Gaseous methane ch4 will react with gaseous oxygen o2 to produce gaseous carbon dioxide co2 and gaseous water h2o . suppose 1.44 g of methane is mixed with 9.5 g of oxygen. calculate the maximum mass of water that could be produced by the chemical reaction. round your answer to 3 significant digits.

Answer 1

Answer : The maximum mass of $H_2O$ produced will be,  3.24 grams

Explanation : Given,

Mass of $CH_4$ = 1.44 g

Mass of $O_2$ = 9.5 g

Molar mass of $CH_4$ = 16 g/mole

Molar mass of $O_2$ = 32 g/mole

Molar mass of $H_2O$ = 18 g/mole

First we have to calculate the moles of $CH_4$ and $O_2$.

$\text{Moles of }CH_4=\frac{\text{Mass of }CH_4}{\text{Molar mass of }CH_4}=\frac{1.44g}{16g/mole}=0.09moles$

$\text{Moles of }O_2=\frac{\text{Mass of }O_2}{\text{Molar mass of }O_2}=\frac{9.5g}{32g/mole}=0.29moles$

Now we have to calculate the limiting and excess reagent.

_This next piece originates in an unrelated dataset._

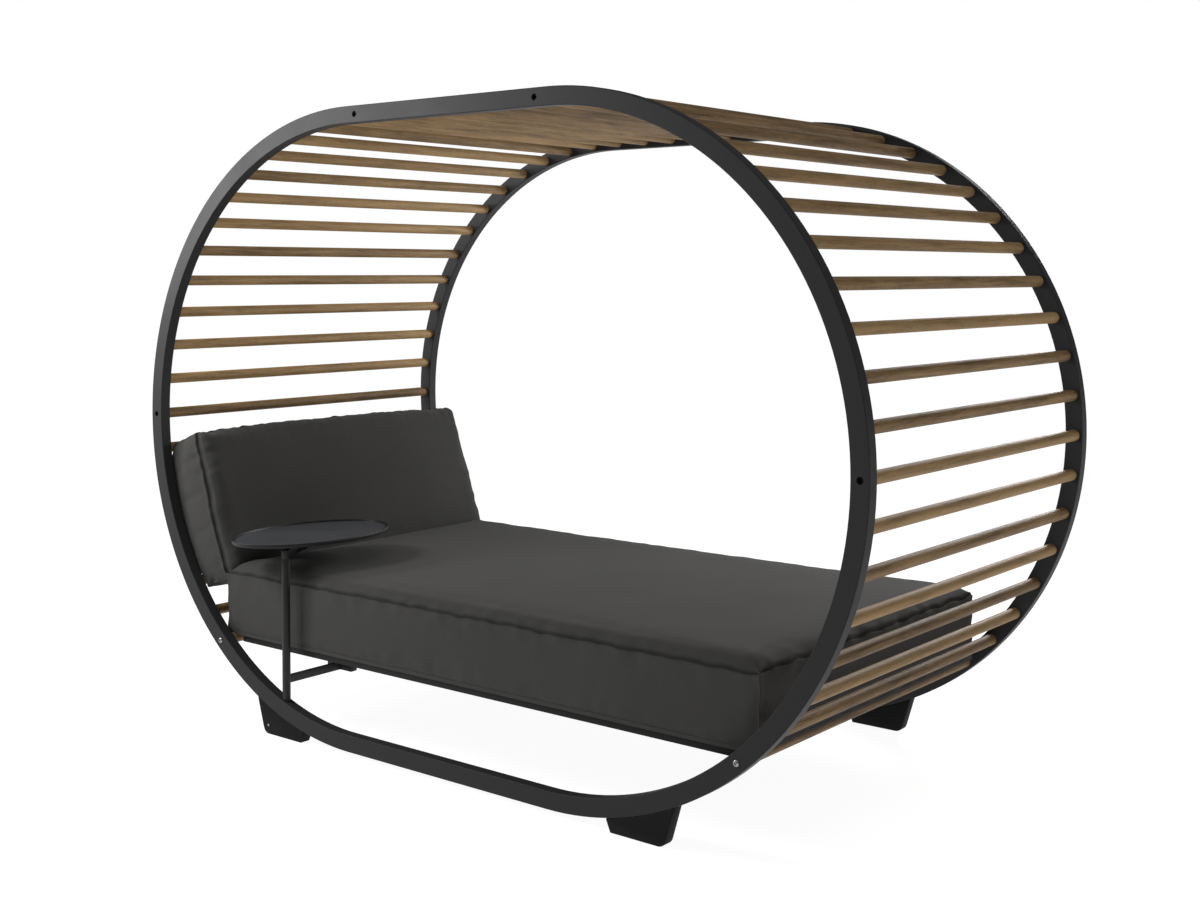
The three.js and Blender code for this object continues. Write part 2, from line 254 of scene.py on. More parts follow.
slat_boxes = [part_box(f"slat_{number:02d}") for number in range(1, 48)]
slat_centres = [(low + high) / 2 for low, high in slat_boxes]
front_low, front_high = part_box("hoop_front")
rear_low, rear_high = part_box("hoop_rear")
hoops_middle = (front_low.y + rear_high.y) / 2
bar = 0.050
bar_corner = 0.0024
ring_radius = (front_high.z - front_low.z) / 2 - bar / 2
ring_height = (front_high.z + front_low.z) / 2
half_straight = front_high.x - bar / 2 - ring_radius
arc_steps = 96
top_slat = 23
sunk_bolts = (3, 16)
proud_bolts = (23,)
socket_radius = 0.0168
socket_floor = 0.012
bore_radius = 0.0052
bore_start = 0.006
bore_overlap = 0.002
sink_radius = 0.009
sink_depth = 0.008
overrun = 0.004

stations = []
for side in (1, -1):
    for step in range(arc_steps + 1):
        turn = math.pi * step / arc_steps
        outward = Vector((side * math.sin(turn), 0, side * math.cos(turn)))
        middle = Vector((side * half_straight, (front_low.y + front_high.y) / 2, ring_height))
        stations.append((middle + ring_radius * outward, outward, Vector((0, 1, 0))))
profile = rounded_profile(bar, front_high.y - front_low.y, bar_corner)
hoop = loose_object("hoop_front_bar", *swept_ring(stations, profile))
facing_out(hoop.data)

cut_verts, cut_faces = [], []


def add_cut(radius, sides, start, end, centre):
    verts, faces = drum(radius, sides, start, end, centre)
    cut_faces.extend([[index + len(cut_verts) for index in face] for face in faces])
    cut_verts.extend(verts)


for number, centre in enumerate(slat_centres):
    steps = number - top_slat
    at = (centre.x, centre.z)
    add_cut(socket_radius, 32, front_high.y - socket_floor, front_high.y + overrun, at)
    if abs(steps) in sunk_bolts + proud_bolts:
        add_cut(bore_radius, 24, front_low.y + bore_start,
                front_high.y - socket_floor + bore_overlap, at)
    if abs(steps) in sunk_bolts:
        add_cut(sink_radius, 32, front_low.y - overrun, front_low.y + sink_depth, at)
cutter = loose_object("cutter", cut_verts, cut_faces)
facing_out(cutter.data)
cut = hoop.modifiers.new("sockets", "BOOLEAN")
cut.object = cutter
cut.operation = "DIFFERENCE"
cut.solver = "EXACT"
hoop_mesh = baked(hoop)
bpy.data.objects.remove(cutter)

hoop_metal = powder_coat("hoop_metal", (0.024, 0.0242, 0.0246), 0.48, 0.11)
rear_mesh = hoop_mesh.copy()
rear_mesh.transform(
    Matrix.Translation((0, 2 * hoops_middle, 0)) @ Matrix.Rotation(math.pi, 4, "Z"))
finish_mesh("hoop_bar_front", hoop_mesh, hoop_metal, replaces=["hoop_front"])
finish_mesh("hoop_bar_rear", rear_mesh, hoop_metal, replaces=["hoop_rear"])


# Slats: 47 turned rods of oiled hardwood, each pushed into a socket of both hoops. The grain runs
# along the rod and every rod is cut from another board, so each has a tone of its own.
def new_tree(name, inputs):
    """A node group for a modifier, with named inputs for its sizes."""
    tree = bpy.data.node_groups.new(name, "GeometryNodeTree")
    tree.interface.new_socket("Geometry", in_out="OUTPUT", socket_type="NodeSocketGeometry")
    tree.interface.new_socket("Geometry", in_out="INPUT", socket_type="NodeSocketGeometry")
    for label, kind in inputs:
        tree.interface.new_socket(label, in_out="INPUT", socket_type="NodeSocket" + kind)
    return tree, tree.nodes.new("NodeGroupInput"), tree.nodes.new("NodeGroupOutput")


def add_node(tree, kind, settings=None, **sockets):
    """Adds a node to a tree. Values are set on its inputs, and sockets are linked to them."""
    made = tree.nodes.new(kind)
    for name, value in (settings or {}).items():
        setattr(made, name, value)
    for label, value in sockets.items():
        socket = pick(made.inputs, label.replace("_", " "))
        if isinstance(value, bpy.types.NodeSocket):
            tree.links.new(value, socket)
        else:
            socket.default_value = value
    return made


def set_on_points(tree, entry, leave, points, part, turn):
    """Ends a tree: copies of a part stand on its points, as real geometry in its material."""
    placed = add_node(tree, "GeometryNodeInstanceOnPoints", None, Points=points, Instance=part,
                      Rotation=turn)
    real = add_node(tree, "GeometryNodeRealizeInstances", None, Geometry=placed.outputs[0])
    clad = add_node(tree, "GeometryNodeSetMaterial", None, Geometry=real.outputs[0],
                    Material=entry.outputs["Material"])
    tree.links.new(clad.outputs[0], leave.inputs[0])


def grown(name, points, tree, values, attributes=()):
    """Runs a tree on loose points and gives its mesh. Attributes are (name, kind, values)."""
    source = loose_object(name, points, [])
    for label, kind, numbers in attributes:
        layer = source.data.attributes.new(label, kind, "POINT")
        field = "vector" if kind == "FLOAT_VECTOR" else "value"
        layer.data.foreach_set(field, np.asarray(numbers, np.float32).ravel())
    modifier = source.modifiers.new(name, "NODES")
    modifier.node_group = tree
    for item in tree.interface.items_tree:
        if item.in_out == "INPUT" and item.name in values:
            modifier[item.identifier] = values[item.name]
    return baked(source)


tree, entry, leave = new_tree("rods", [
    ("Radius", "Float"), ("Length", "Float"), ("Sides", "Int"), ("Seed", "Int"),
    ("Material", "Material")])
tone = add_node(tree, "FunctionNodeRandomValue", {"data_type": "FLOAT"},
                Seed=entry.outputs["Seed"])
toned = add_node(tree, "GeometryNodeStoreNamedAttribute", {"data_type": "FLOAT"},
                 Geometry=entry.outputs["Geometry"], Name="tone", Value=tone.outputs[1])
rod = add_node(tree, "GeometryNodeMeshCylinder", None, Vertices=entry.outputs["Sides"],
               Radius=entry.outputs["Radius"], Depth=entry.outputs["Length"])
set_on_points(tree, entry, leave, toned.outputs[0], rod.outputs["Mesh"], (math.pi / 2, 0, 0))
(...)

The balanced chemical reaction is,

$CH_4+2O_2\rightarrow CO_2+2H_2O$

From the balanced reaction we conclude that

As, 1 moles of $CH_4$ react with 2 mole of $O_2$

So, 0.09 moles of $CH_4$ react with $2\times 0.09=0.18$ moles of $O_2$

From this we conclude that, $O_2$ is an excess reagent because the given moles are greater than the required moles and $CH_4$ is a limiting reagent and it limits the formation of product.

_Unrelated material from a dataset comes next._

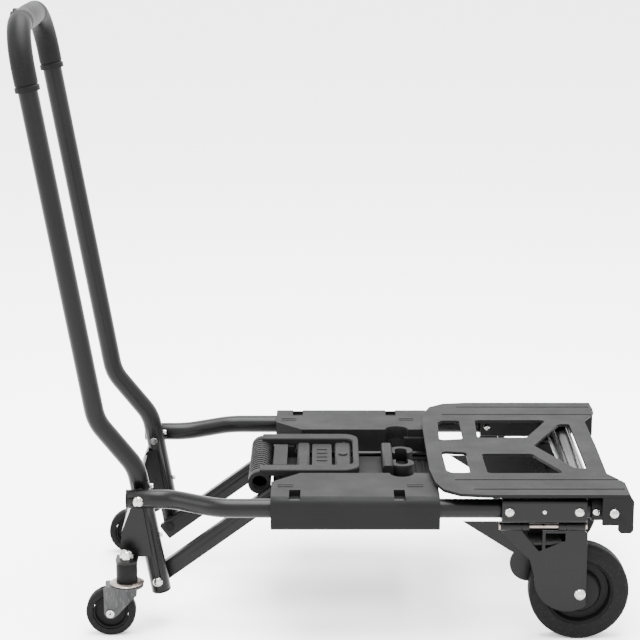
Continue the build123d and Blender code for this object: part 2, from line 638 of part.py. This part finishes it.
def build():
    black, grey, zinc, rubber = (0.09, 0.09, 0.1), (0.2, 0.2, 0.21), (0.75, 0.75, 0.72), (0.12, 0.12, 0.12)
    save(group(rail_plug(s) for s in sides.values()), "rail_plugs", grey)
    save(housing_screws(), "housing_screws", zinc)
    save(center_tray(), "center_tray", grey)
    save(guide_rods(), "guide_rods", zinc)
    save(sleeve_bolts(), "sleeve_bolts", zinc)
    save(group(pivot_bolt(s) for s in sides.values()), "pivot_bolts", zinc)
    save(group(toe_bolt(s) for s in sides.values()), "toe_bolts", zinc)
    save(group(pivot_bushing(s) for s in sides.values()), "pivot_bushings", zinc)
    save(handle_tube(), "handle_tube", black)
    save(grip(), "handle_grip", grey)
    save(caster_bracket(), "caster_bracket", black)
    save(group(leg_plug(s) for s in sides.values()), "leg_plugs", grey)
    save(group(link_bolt(s) for s in sides.values()), "link_bolts", zinc)
    save(bracket_rivets(), "bracket_rivets", zinc)
    save(group(link_bushing(s) for s in sides.values()), "link_bushings", zinc)
    save(group(link_pin(s) for s in sides.values()), "link_pins", zinc)
    save(slide_shoes(), "slide_shoes", grey)
    save(carriage(), "carriage", grey)
    save(carriage_cover(), "carriage_cover", grey)
    save(hook_loops(), "carriage_hooks", grey)
    save(lock_button(), "lock_button", black)
    save(release_loop(), "release_loop", grey)
    save(release_grip(), "release_grip", grey)
    save(toe_plate(), "toe_plate", grey)
    save(toe_bar(), "toe_bar", black)
    save(group(end_bracket(s) for s in sides.values()), "end_brackets", grey)
    save(group(fold_pin(s) for s in sides.values()), "fold_pins", zinc)
    save(group(caster_spacer(s) for s in sides.values()), "caster_spacers", black)
    save(group(caster_stem(s) for s in sides.values()), "caster_stems", zinc)
    save(group(caster_nut(s) for s in sides.values()), "caster_nuts", zinc)
    save(button_seat(), "button_ring", grey)
    save(grip_button(), "grip_button", black)
    for name, side in sides.items():
        save(rail(side), f"rail_{name}", black)
        save(housing_top(side), f"housing_top_{name}", grey)
        save(housing_base(side), f"housing_base_{name}", grey)
        save(sleeve(side), f"wheel_sleeve_{name}", black)
        save(caster_fork(side), f"caster_fork_{name}", zinc)
        save(caster_axle(side), f"caster_axle_{name}", zinc)
        save(caster_tyre(side), f"caster_tyre_{name}", rubber)
        save(caster_hub(side), f"caster_hub_{name}", grey)
        save(link_bar(side), f"link_bar_{name}", black)
        save(wheel_bracket(side), f"wheel_bracket_{name}", black)
        save(wheel_gusset(side), f"wheel_gusset_{name}", black)
        save(wheel_axle(side), f"wheel_axle_{name}", zinc)
        save(wheel_tyre(side), f"wheel_tyre_{name}", rubber)
        save(wheel_hub(side), f"wheel_hub_{name}", grey)


build()
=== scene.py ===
import json
import math

import bmesh
import bpy
from mathutils import Matrix, Vector


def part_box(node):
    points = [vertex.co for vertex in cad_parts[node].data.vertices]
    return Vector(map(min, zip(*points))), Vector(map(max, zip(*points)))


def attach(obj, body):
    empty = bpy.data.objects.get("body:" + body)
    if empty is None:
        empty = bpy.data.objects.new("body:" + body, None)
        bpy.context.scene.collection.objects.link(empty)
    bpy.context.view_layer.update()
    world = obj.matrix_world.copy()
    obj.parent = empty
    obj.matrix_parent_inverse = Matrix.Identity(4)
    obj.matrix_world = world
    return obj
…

Now we have to calculate the moles of $H_2O$.

As, 1 mole of $CH_4$ react to give 2 moles of $H_2O$

So, 0.09 moles of $CH_4$ react to give $2\times 0.09=0.18$ moles of $H_2O$

Now we have to calculate the mass of $H_2O$.

$\text{Mass of }H_2O=\text{Moles of }H_2O\times \text{Molar mass of }H_2O$

$\text{Mass of }H_2O=(0.18mole)\times (18g/mole)=3.24g$

Therefore, the maximum mass of $H_2O$ produced will be, 3.24 grams.

Answer 2

The balanced equation for the above reaction is;
CH₄ + 2O₂ ---> CO₂ + 2H₂O
Stoichiometry of CH₄ to O₂ is 1:2
The number of methane moles present - 1.44 g/ 16 g/mol = 0.090 mol
Number of oxygen moles present - 9.5 g/ 32 g/mol = 0.30 mol
If methane is the limiting reagent,
0.090 moles of methane react with 0.090x 2 = 0.180 mol 
only 0.180 mol of O₂ is required but 0.30 mol of O₂ has been provided therefore O₂ is in excess and CH₄ is the limiting reactant.
Number of moles of water that can be produced - 0.180 mol
Therefore mass of water produced - 0.180 x 18 g/mol = 3.24 g 
Therefore mass of 3.24 g of water can be produced